**What to do:** Say how many lines contain the word "True". Only the number should be given.

**Data section:**
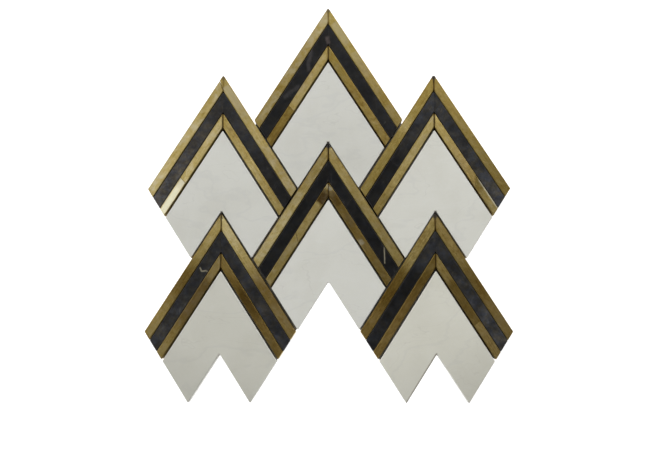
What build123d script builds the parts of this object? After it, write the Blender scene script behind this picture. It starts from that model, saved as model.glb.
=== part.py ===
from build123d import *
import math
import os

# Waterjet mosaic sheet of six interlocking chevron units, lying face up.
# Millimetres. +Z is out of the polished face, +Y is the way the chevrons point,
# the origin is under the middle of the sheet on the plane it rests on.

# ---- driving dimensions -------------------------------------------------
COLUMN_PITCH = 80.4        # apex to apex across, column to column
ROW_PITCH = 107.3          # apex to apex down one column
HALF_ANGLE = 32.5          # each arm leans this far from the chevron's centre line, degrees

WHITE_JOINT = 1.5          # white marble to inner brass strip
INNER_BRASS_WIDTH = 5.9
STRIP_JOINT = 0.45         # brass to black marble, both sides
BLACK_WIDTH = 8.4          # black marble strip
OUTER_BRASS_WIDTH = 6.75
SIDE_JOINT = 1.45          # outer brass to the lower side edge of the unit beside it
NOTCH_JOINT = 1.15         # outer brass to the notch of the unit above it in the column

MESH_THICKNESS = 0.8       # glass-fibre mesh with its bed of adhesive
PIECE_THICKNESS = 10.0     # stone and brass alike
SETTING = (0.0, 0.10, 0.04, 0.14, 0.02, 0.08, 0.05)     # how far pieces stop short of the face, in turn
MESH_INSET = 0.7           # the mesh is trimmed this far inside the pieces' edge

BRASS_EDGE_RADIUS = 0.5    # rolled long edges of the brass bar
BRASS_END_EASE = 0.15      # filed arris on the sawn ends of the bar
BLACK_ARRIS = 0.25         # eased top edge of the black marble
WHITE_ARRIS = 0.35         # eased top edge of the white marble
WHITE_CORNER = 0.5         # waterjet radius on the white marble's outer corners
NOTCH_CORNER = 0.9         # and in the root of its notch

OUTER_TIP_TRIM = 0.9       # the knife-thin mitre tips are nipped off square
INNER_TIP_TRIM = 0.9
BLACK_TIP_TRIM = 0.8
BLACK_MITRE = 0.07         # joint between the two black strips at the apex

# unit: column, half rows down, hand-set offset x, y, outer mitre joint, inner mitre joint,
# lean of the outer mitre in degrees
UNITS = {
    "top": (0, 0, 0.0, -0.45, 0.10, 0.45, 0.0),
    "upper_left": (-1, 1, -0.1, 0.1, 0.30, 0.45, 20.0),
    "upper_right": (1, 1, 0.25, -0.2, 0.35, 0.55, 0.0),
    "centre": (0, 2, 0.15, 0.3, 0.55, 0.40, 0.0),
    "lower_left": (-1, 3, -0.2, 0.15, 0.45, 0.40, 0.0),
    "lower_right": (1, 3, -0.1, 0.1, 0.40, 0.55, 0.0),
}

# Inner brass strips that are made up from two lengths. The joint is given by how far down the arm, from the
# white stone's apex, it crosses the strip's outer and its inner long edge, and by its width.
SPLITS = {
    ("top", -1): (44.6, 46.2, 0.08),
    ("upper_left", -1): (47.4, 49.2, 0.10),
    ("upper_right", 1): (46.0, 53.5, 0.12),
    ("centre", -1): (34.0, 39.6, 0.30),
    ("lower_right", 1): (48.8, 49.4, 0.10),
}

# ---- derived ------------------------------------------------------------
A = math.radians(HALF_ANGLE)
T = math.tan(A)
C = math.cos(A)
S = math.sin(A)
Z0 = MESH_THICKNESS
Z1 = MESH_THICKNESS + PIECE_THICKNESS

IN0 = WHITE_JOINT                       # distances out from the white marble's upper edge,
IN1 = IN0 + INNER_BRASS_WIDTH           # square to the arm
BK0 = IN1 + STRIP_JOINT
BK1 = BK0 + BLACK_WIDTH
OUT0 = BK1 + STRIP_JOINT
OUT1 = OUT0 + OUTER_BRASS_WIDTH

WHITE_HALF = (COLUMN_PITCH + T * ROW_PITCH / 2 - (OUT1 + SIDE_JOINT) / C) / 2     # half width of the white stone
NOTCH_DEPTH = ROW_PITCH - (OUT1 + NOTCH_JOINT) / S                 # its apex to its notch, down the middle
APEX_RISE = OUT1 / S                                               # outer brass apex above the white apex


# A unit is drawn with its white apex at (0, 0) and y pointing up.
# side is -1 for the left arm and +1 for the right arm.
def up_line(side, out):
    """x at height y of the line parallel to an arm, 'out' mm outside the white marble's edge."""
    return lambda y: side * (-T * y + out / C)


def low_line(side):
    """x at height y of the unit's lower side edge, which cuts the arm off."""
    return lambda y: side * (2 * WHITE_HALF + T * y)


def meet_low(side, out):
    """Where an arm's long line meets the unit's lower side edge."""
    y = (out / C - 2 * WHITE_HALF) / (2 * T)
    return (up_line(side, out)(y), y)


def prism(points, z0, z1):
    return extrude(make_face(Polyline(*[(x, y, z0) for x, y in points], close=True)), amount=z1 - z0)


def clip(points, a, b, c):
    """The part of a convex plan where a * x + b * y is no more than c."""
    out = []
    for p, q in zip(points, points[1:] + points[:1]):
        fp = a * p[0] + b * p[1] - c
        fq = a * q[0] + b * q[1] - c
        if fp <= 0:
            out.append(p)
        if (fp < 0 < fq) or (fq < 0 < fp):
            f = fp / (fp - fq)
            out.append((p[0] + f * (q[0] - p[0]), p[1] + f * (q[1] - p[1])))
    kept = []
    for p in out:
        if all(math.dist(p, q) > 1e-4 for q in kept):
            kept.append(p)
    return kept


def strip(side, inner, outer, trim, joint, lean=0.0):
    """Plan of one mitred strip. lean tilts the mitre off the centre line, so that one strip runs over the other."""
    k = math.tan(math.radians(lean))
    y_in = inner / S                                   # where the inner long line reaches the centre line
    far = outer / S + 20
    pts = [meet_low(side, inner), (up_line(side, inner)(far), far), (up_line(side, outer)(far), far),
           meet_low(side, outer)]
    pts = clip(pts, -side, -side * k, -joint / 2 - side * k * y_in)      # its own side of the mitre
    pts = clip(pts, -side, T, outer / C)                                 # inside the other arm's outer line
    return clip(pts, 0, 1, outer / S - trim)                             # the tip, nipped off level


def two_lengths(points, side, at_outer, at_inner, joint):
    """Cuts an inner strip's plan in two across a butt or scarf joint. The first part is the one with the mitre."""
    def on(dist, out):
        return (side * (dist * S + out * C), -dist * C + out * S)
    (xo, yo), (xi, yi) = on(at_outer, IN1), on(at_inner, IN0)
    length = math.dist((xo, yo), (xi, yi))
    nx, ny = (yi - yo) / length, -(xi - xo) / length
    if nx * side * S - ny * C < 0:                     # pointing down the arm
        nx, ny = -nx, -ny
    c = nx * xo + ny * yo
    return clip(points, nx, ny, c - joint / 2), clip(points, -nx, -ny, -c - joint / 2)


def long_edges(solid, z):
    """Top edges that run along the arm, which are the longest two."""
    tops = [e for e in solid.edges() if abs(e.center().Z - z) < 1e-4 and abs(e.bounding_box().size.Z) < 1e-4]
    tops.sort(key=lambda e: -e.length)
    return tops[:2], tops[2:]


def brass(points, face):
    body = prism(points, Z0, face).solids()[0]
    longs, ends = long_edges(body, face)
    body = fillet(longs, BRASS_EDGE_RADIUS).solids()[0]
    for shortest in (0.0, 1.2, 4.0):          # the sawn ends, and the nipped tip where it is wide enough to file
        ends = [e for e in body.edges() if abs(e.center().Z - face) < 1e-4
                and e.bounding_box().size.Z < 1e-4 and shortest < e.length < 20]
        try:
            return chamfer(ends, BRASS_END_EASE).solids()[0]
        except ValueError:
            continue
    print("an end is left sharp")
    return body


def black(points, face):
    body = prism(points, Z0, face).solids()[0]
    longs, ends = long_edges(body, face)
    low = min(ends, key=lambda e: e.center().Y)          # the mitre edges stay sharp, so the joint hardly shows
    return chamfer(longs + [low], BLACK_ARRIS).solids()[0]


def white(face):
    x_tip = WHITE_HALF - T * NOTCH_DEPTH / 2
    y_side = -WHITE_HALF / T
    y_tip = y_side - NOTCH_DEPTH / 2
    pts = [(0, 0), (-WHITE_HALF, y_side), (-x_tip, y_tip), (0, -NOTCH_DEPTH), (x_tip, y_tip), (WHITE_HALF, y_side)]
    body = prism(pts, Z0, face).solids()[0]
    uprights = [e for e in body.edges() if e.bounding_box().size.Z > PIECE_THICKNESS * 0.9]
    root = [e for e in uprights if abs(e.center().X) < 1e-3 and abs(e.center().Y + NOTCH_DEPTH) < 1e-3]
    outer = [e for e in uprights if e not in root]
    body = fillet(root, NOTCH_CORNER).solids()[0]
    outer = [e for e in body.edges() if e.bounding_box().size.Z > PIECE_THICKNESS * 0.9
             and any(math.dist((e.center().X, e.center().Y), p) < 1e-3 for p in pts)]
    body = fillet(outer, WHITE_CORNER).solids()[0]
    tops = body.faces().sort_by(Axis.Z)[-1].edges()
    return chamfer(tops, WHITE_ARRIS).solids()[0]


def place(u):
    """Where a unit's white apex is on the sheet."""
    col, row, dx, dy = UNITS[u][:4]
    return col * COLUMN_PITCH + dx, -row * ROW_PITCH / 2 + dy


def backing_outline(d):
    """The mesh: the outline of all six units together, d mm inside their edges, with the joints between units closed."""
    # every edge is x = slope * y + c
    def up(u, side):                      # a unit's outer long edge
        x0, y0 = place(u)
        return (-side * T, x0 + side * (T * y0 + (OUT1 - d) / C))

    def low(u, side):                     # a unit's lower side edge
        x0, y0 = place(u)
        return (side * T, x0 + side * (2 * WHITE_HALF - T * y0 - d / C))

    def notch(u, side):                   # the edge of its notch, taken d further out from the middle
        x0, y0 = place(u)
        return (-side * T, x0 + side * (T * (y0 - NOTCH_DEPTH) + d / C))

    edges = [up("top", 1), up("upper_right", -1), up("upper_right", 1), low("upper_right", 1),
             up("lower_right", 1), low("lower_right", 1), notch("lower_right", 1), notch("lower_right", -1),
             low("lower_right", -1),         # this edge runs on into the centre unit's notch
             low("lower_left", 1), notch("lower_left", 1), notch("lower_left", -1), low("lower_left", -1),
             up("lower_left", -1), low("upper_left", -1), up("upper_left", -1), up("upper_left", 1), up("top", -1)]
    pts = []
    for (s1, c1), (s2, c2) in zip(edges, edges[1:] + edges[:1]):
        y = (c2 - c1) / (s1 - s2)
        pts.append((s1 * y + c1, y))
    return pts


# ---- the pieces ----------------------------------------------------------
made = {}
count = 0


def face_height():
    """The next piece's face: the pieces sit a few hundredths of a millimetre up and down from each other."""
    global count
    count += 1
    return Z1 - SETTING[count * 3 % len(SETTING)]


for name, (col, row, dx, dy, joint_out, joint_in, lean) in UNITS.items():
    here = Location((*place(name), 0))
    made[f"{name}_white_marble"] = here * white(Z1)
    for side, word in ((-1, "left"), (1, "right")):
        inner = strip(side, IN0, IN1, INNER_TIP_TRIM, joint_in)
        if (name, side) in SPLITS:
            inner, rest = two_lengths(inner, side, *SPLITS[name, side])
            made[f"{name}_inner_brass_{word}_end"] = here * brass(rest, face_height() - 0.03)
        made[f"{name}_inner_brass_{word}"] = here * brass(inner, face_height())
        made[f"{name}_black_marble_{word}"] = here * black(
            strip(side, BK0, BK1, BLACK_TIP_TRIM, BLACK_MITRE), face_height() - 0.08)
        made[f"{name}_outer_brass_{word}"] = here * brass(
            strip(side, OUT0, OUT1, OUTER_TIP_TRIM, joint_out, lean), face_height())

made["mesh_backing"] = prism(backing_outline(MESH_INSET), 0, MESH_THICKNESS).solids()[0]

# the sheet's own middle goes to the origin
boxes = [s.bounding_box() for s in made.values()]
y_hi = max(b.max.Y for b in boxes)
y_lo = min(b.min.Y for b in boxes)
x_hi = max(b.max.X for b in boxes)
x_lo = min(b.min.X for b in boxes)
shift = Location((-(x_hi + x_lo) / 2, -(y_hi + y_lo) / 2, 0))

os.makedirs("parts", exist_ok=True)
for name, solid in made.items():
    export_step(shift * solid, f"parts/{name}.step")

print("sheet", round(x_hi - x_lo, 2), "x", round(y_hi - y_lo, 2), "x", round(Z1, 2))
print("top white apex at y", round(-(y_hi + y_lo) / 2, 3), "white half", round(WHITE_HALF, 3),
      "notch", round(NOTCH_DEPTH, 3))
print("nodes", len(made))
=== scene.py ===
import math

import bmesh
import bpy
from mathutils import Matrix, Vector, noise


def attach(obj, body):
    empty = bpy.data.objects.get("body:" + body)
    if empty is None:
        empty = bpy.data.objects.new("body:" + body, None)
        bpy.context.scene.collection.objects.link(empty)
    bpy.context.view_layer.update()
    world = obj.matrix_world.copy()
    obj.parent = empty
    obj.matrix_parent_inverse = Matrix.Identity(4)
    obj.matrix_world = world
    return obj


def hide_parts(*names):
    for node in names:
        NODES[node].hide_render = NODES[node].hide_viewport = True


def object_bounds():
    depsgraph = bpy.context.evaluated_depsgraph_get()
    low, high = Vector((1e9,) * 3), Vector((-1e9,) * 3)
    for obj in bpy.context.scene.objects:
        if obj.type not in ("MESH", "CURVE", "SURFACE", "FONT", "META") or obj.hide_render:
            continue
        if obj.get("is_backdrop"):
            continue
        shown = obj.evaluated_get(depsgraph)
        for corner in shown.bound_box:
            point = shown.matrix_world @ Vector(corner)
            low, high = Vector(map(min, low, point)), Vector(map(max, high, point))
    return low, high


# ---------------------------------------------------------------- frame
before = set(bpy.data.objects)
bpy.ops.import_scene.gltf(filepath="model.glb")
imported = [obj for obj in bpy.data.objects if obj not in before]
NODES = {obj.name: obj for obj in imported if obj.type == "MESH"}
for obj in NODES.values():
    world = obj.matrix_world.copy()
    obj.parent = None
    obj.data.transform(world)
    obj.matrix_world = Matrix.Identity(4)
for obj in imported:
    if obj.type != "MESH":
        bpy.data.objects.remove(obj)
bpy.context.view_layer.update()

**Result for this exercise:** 3